Thank God for small favors. Gonzales’ intervention caused Soto-Wilson to be the only one of ten bouts on the card not to go the distance.

The unique format saw the five-bout professional card preceded by five amateur bouts. This oil-and-water concept is against the regulations in most states – and used to be in Rhode Island. The Rhode Island Racing and Athletic Commission made an exception for Burchfield, who demonstrated his gratitude by allotting the five-member commission at least twenty ringside positions, thus relegating the working press to a more remote section among the paying customers.

The piece de resistance of the amateur bill saw 2006 National Golden Gloves champion Demetrius (Boo-Boo) Andrade defeat One Shot Thomas of New York in their light middleweight bout. (And you thought USA Boxing regulations prohibited the use of nicknames? They do. One Shot’s real name is One Shot.

Hard-hitting middleweight Mark DeLuca Jr. the son former Massachusetts (and Duxbury) police chief Mark (Bazooka) DeLuca, earned the nod over Newton’s Nathan Busa in their four-rounder, while light welterweight Jesus Cairo of Pawtucket decisioned Diego Pereira of Providence.

In a pair of three-rounders, light flyweight Hector Colon, a five-time Junior Olympic champion from Providence, decisioned his South Boston opponent, Alex Frechette, while in a 90-pound bout matching a pair of 13-year-olds, Devon Shelton of Manfredo’s Gym outpointed Bostonian Andrew Lee.

LET IT RIDE (Pro/Am)
RHODE ISLAND CIVIC CENTER
PROVIDENCE, RI
MAY 18, 2006

PROFESSIONALS:

LIGHTWEIGHTS: Missy Fiorentino, 131, Cranston, RI dec. Jaime Clampitt, 134¾, Gravelbourg, Saskatchewan (10) (Wins IWBF title)

HEAVYWEIGHTS: Jason Estrada, 245, Providence, RI dec., Robert Wiggins, 221, East Providence, RI (10)
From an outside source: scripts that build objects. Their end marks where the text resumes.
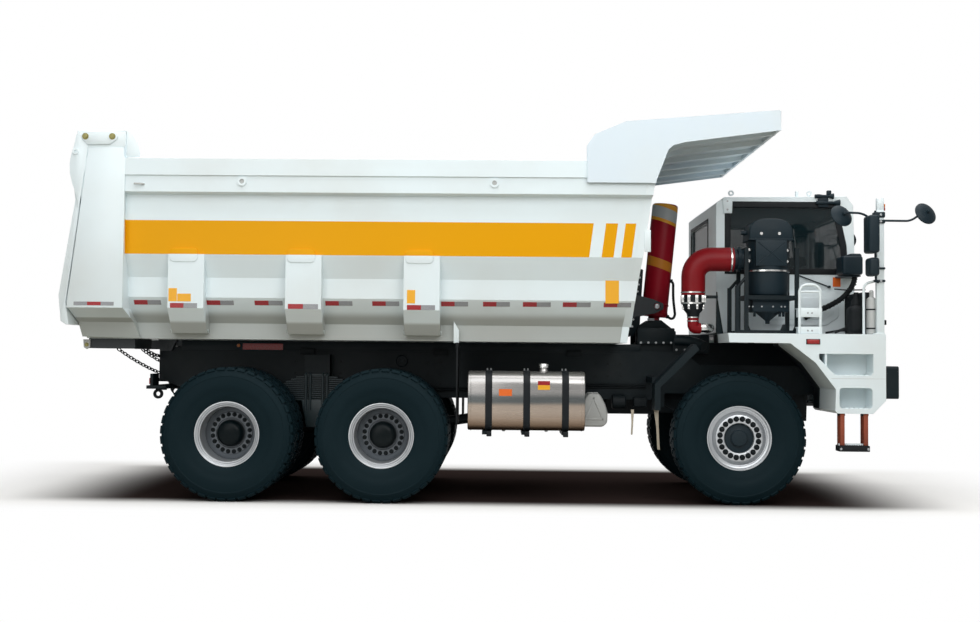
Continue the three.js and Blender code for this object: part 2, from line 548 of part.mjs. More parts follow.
function makeCabShell() {
  const wallSpan = [cabRightY + cabSkin + gap, cabLeftY - cabSkin - gap];
  const right = plate('y', cabOutline, cabRightY, cabRightY + cabSkin);
  addPiece('cab_right_wall', cut(right, plate('y', rightWindow, -700, -500)), 'paint');
  const left = plate('y', cabOutline, cabLeftY - cabSkin, cabLeftY);
  addPiece('cab_left_wall', cut(left, plate('y', grow(doorOutline, doorGap), 1600, 1800)), 'paint');
  const front = plate('y', [[5490, cabFloorZ], [5490, 2930], [5478, 3466], [5418, 3440], [5430, 2930],
    [5430, cabFloorZ]], ...wallSpan);
  addPiece('cab_front', cut(front, plate('x', roundedOutline(...windscreenSpan, 60), 5300, 5600)), 'paint');
  const rear = plate('y', [[3865, cabFloorZ], [3925, cabFloorZ], [3922, 3450], [3862, 3480]], ...wallSpan);
  addPiece('cab_rear_wall', cut(rear, plate('x', roundedOutline(...rearGlass, 60), 3800, 4000)), 'paint');
  const roof = plate('y', [[5478, 3466 + gap * 2], [5400, 3575], [3955, 3555], [3862, 3480 + gap * 2],
    [3922, 3450 + gap * 2], [3985, 3495], [5370, 3515], [5418, 3440 + gap * 2]], ...wallSpan);
  addPiece('cab_roof', roof, 'paint');
  addPiece('cab_floor', box([3925 + gap, 5430 - gap], wallSpan, [cabFloorZ, cabFloorZ + 50]), 'paint');
}

function makeGlass() {
  const inset = (outline) => grow(outline, -gap);
  addPiece('right_window', plate('y', inset(rightWindow), cabRightY + 20, cabRightY + 20 + glassThickness), 'glass');
  const [[r0, r1], [r2, r3]] = rearGlass;
  addPiece('rear_window', plate('x', roundedOutline([r0 + gap, r1 - gap], [r2 + gap, r3 - gap], 60), 3885, 3895),
    'glass');
  const [[w0, w1], [w2, w3]] = windscreenSpan;
  const pane = plate('y', [[5462, w2], [5472, w2], [5472, 2930], [5462, 3378], [5452, 3378], [5462, 2930]], -600, 1700)
    .intersect(plate('x', roundedOutline([w0 + gap, w1 - gap], [w2 + gap, w3 - gap], 60), 5400, 5500));
  addPiece('windscreen', pane, 'glass');
}

function makeDoor() {
  const leaf = plate('y', doorOutline, cabLeftY - cabSkin, cabLeftY);
  const handle = box([4400, 4540], [cabLeftY - 1, cabLeftY + 30], [2480, 2510]);
  addPiece('cab_door', join(cut(leaf, plate('y', doorWindow, 1600, 1800)), handle), 'paint');
  addPiece('door_window', plate('y', grow(doorWindow, -gap), cabLeftY - 30, cabLeftY - 20), 'glass');
}

function makeInterior() {
  const seatBase = box([4480, 4860], [900, 1300], [1991, 2330]);
  const cushion = box([4420, 4940], [850, 1350], [2320, 2450]);
  const back = plate('y', [[4400, 2400], [4500, 2400], [4440, 3080], [4340, 3080]], 860, 1340);
  addPiece('driver_seat', join(seatBase, cushion, back), 'fabric');
  const dash = plate('y', [[5427, 2300], [5427, 2690], [5280, 2690], [5180, 2560], [5230, 2300]], -560, 1660);
  const column = bar([5250, 1100, 2480], [5040, 1100, 2700], 35, 12);
  const wheel = toSolid(new THREE.TorusGeometry(220, 16, 6, 16).rotateY(-Math.PI / 2 + 0.76)
    .translate(5040, 1100, 2700));
  const spoke = bar([5040, 885, 2700], [5040, 1315, 2700], 14, 8);
  addPiece('dashboard', join(dash, column, wheel, spoke), 'plastic');
}

// Air filter on its own frame beside the cab, with the intake duct going back and down to the engine.
const filterX = 4361;
const filterY = -1200;

function makeIntake() {
  const can = bar([filterX, filterY, 2323], [filterX, filterY, 3010], 236, 20);
  const hood = roundedOutline([filterX - 240, filterX + 245], [2990, 3235], 110);
  const top = plate('y', hood, filterY - 215, filterY + 215);
  const ashBox = box([filterX - 205, filterX + 205], [filterY - 190, filterY + 190], [2173, 2330]);
  const cone = toSolid(new THREE.CylinderGeometry(150, 22, 130, 16).rotateX(Math.PI / 2)
    .translate(filterX - 40, filterY, 2115));
  const spout = bar([filterX - 40, filterY, 2010], [filterX - 40, filterY, 2080], 28, 8);
  const outlet = bar([3992, filterY, 2785], [filterX, filterY, 2785], 146, 12);
  addPiece('air_filter', join(can, top, ashBox, cone, spout, outlet), 'plastic');

  const foot = deckTop + gap;
  const post = (x, y, height) => box([x - 22, x + 22], [y - 22, y + 22], [foot, height]);
  const posts = [4075, 4640].flatMap((x) => [filterY - 262, filterY + 262].map((y) => post(x, y, 2890)));
  const longBars = [filterY - 262, filterY + 262].flatMap((y) => [[1924, 1964], [2311, 2355]].map((z) =>
    box([4060, 4655], [y - 20, y + 20], z)));
  const crossBars = [4075, 4640].flatMap((x) => [[1924, 1964], [2311, 2355]].map((z) =>
    box([x - 20, x + 20], [filterY - 262, filterY + 262], z)));
  const stays = [filterY - 262, filterY + 262].flatMap((y) => [post(3972, y, 2459),
    bar([3972, y, 2440], [4075, y, 2560], 18, 8), box([3972, 4075], [y - 20, y + 20], [1924, 1964])]);
  addPiece('air_filter_frame', join(posts, longBars, crossBars, stays), 'chassis');

  const ductX = 3541;
  const bend = 300;
  const path = new THREE.CurvePath();
  path.add(new THREE.LineCurve3(new THREE.Vector3(3991, filterY, 2790), new THREE.Vector3(ductX + bend, filterY, 2790)));
  path.add(new THREE.QuadraticBezierCurve3(new THREE.Vector3(ductX + bend, filterY, 2790),
    new THREE.Vector3(ductX + 20, filterY, 2790), new THREE.Vector3(ductX, filterY, 2790 - bend)));
  path.add(new THREE.LineCurve3(new THREE.Vector3(ductX, filterY, 2790 - bend), new THREE.Vector3(ductX, filterY, 2360)));
  const coupling = bar([ductX, filterY, 2198], [ductX, filterY, 2372], 122, 16);
  const reducer = toSolid(new THREE.CylinderGeometry(95, 64, 70, 16).rotateX(Math.PI / 2)
    .translate(ductX, filterY, 2165));
  const boot = bentBar([[ductX, filterY, 2150], [ductX, filterY, 2000], [3700, filterY + 250, 1990],
    [3700, -400, 1990]], 64, 12);
  addPiece('intake_duct', join(pipe(path, 124, 10), coupling, reducer, boot), 'silicone');
  addPiece('oil_cooler', plate('x', roundedOutline([-1560, -760], [deckTop + gap, 2400], 20), 5345, 5450), 'chassis');
}

makeFrame();
makeDriveline();
makeAxles();
makeSteering();
makeWheels();
makeTanks();
makeBed();
makeHoist();
makeDecks();
makeLadder();
makeMirrors();
makeCabShell();
makeGlass();
makeDoor();
makeInterior();
makeIntake();

// The origin is the middle of the footprint, on the ground.
truck.updateMatrixWorld(true);
const bounds = new THREE.Box3().setFromObject(truck);
truck.position.x = -(bounds.min.x + bounds.max.x) / 2;

export default truck;
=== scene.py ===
import bpy
import json
import math
from mathutils import Matrix, Vector

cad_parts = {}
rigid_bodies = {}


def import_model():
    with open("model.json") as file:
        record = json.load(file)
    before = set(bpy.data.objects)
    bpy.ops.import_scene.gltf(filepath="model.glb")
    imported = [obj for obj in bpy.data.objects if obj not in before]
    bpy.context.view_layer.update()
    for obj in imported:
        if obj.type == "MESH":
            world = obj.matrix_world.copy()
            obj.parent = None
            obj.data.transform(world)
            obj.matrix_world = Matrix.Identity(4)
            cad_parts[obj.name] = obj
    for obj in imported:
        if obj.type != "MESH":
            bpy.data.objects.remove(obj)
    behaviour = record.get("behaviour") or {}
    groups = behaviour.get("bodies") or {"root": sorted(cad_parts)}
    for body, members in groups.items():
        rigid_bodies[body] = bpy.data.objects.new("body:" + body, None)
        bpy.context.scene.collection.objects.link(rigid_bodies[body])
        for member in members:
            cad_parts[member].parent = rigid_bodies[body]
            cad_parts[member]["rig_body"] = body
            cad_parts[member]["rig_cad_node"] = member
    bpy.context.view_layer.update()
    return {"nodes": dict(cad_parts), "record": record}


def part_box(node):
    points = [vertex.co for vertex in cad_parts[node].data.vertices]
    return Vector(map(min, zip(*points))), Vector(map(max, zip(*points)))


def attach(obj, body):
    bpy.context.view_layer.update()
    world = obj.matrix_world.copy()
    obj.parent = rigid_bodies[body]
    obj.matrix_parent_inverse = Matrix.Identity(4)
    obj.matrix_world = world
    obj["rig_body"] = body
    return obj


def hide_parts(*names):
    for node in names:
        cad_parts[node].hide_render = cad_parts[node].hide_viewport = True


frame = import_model()
midX = (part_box("mid_rims_right")[0].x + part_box("mid_rims_right")[1].x) / 2
print("frame loaded")

# Lengths along the truck are metres ahead of the middle axle, Y is to its left and Z up from the ground.
def spot(x, y, z):
    return Vector((midX + x, y, z))


# Camera, floor with a painted shadow under the truck, and light
view = {"place": (1.3, -17.175, 1.645), "yaw": 1.395, "pitch": 2.584, "roll": 0.554,
        "lens": 51.15, "shift": (0.0249, -0.0185)}
stageLook = {"floorSize": 70, "floorColour": (0.88, 0.87, 0.85), "bounce": (0.33, 0.31, 0.255),
             "shade": (0.035, 0.024, 0.022), "shadowY": 0.75, "fade": ((5.0, 7.4), (2.35, 3.6)),
             "middle": 1.1, "under": ((3.9, 5.6), (2.05, 2.75)), "ambient": 0.3, "glossy": 0.22}
cool, warm = (0.97, 0.99, 1.0), (1.0, 0.99, 0.97)
lamps = {  # place, aim, size, power and tone
    "key": ((0.0, -11.5, 9.5), (0, 0, 1.5), (16, 8), 900, cool),
    "fill": ((7.0, -14.5, 8.5), (3.5, 0, 1.8), (8, 5), 335, warm),
    "far": ((1.0, 10.0, 9.0), (0, 0, 1.0), (14, 6), 260, cool),
    "behind": ((-5.0, -13.0, 4.0), (3, 0, 2), (7, 4), 180, warm),
    "top": ((0, -1.0, 12.0), (0, -1.0, 0), (16, 12), 1550, (1, 1, 1)),
}


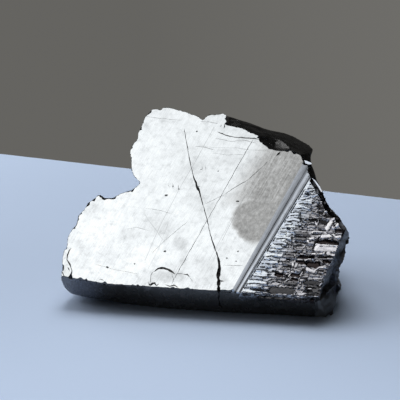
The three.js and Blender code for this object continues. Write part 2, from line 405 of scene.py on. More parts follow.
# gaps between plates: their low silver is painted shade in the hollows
GAPS = [
    ([(12.9, 16.9), (14.0, 16.9)], 0.27, 0.12), ([(14.9, 16.8), (16.0, 16.5)], 0.5, 0.12),
    ([(12.7, 15.9), (13.7, 15.9)], 0.13, 0.12), ([(13.6, 13.75), (15.3, 13.8)], 0.15, 0.07),
    ([(14.6, 14.8), (15.8, 14.7)], 0.15, 0.1), ([(9.9, 13.1), (12.6, 13.1)], 0.13, 0.1),
    ([(10.1, 11.85), (12.2, 11.75)], 0.15, 0.1), ([(10.4, 11.0), (11.4, 11.1)], 0.2, 0.12),
    ([(9.8, 9.5), (12.4, 9.45)], 0.14, 0.09), ([(14.7, 13.0), (13.9, 11.6), (13.6, 10.4)], 0.14, 0.12),
    ([(13.8, 9.85), (14.6, 9.9)], 0.16, 0.1), ([(15.1, 9.92), (16.2, 9.95)], 0.15, 0.08),
    ([(12.2, 11.1), (13.5, 11.1)], 0.12, 0.12), ([(8.6, 7.85), (10.0, 7.85)], 0.11, 0.12),
    ([(8.0, 6.3), (9.6, 6.25)], 0.12, 0.1), ([(6.2, 1.7), (8.0, 1.7)], 0.14, 0.1),
    ([(8.3, 14.7), (8.8, 14.6)], 0.25, 0.16), ([(6.0, 5.1), (6.9, 5.0)], 0.2, 0.15),
    ([(11.9, 5.9), (12.1, 5.0)], 0.16, 0.1), ([(12.6, 3.2), (14.4, 3.3)], 0.5, 0.2),
    ([(12.3, 1.1), (13.8, 1.3)], 0.18, 0.1), ([(15.1, 5.85), (15.9, 5.8)], 0.14, 0.1),
    ([(1.9, 0.95), (5.6, 1.0)], 0.16, 0.14), ([(13.4, 25.0), (14.5, 23.4), (15.4, 22.2)], 0.25, 0.1),
    ([(11.8, 22.8), (12.4, 22.7)], 0.18, 0.2), ([(14.4, 20.0), (15.6, 19.8)], 0.35, 0.14),
    ([(14.2, 18.6), (15.2, 18.7)], 0.25, 0.12), ([(16.0, 18.0), (17.2, 17.9)], 0.3, 0.1),
    ([(15.9, 21.0), (16.6, 20.0), (17.6, 18.6)], 0.5, 0.1), ([(16.7, 13.75), (17.4, 13.7)], 0.12, 0.2),
    ([(8.4, 4.5), (8.9, 4.2)], 0.16, 0.1), ([(16.0, 3.6), (16.1, 1.0)], 0.3, 0.12),
]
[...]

SUPER MIDDLEWEIGHTS: Richard (Bobo) Starnino, 165, Providence, RI dec. Eddie O’Neal, 169, Lawton, Okla., (4)

JUNIOR MIDDLEWEIGHTS: Ossie Duran, 152½, Accra, Ghana dec. Marcos Primera, 153, Puerto Cabello, Venezuela (6)

WELTERWEIGHTS: Eddie Soto, 141, Pawtucket, RI TKO’d Montez Wilson, 146, Camden, NJ (3)

AMATEURS:
(4 X 2-minute rounds)

165 Lbs: Marc DeLuca, Duxbury, Mass. dec. Nathan Busa, Newton, Mass.
152 Lbs: Demetrius Andrede, Warwick, RI, dec. One Shot Thomas, Brooklyn, NY
141 Lbs: Jesus Cairo, Pawtucket, RI dec. Diego Pereira, Providence, RI

(3 X 2-minute rounds)
105 Lbs: Hector Colon, Providence, RI dec. Alex French, South Boston, Mass.
90 Lbs: Devon Shelton, Providence, RI dec. Andrew Lee, South Boston, Mass.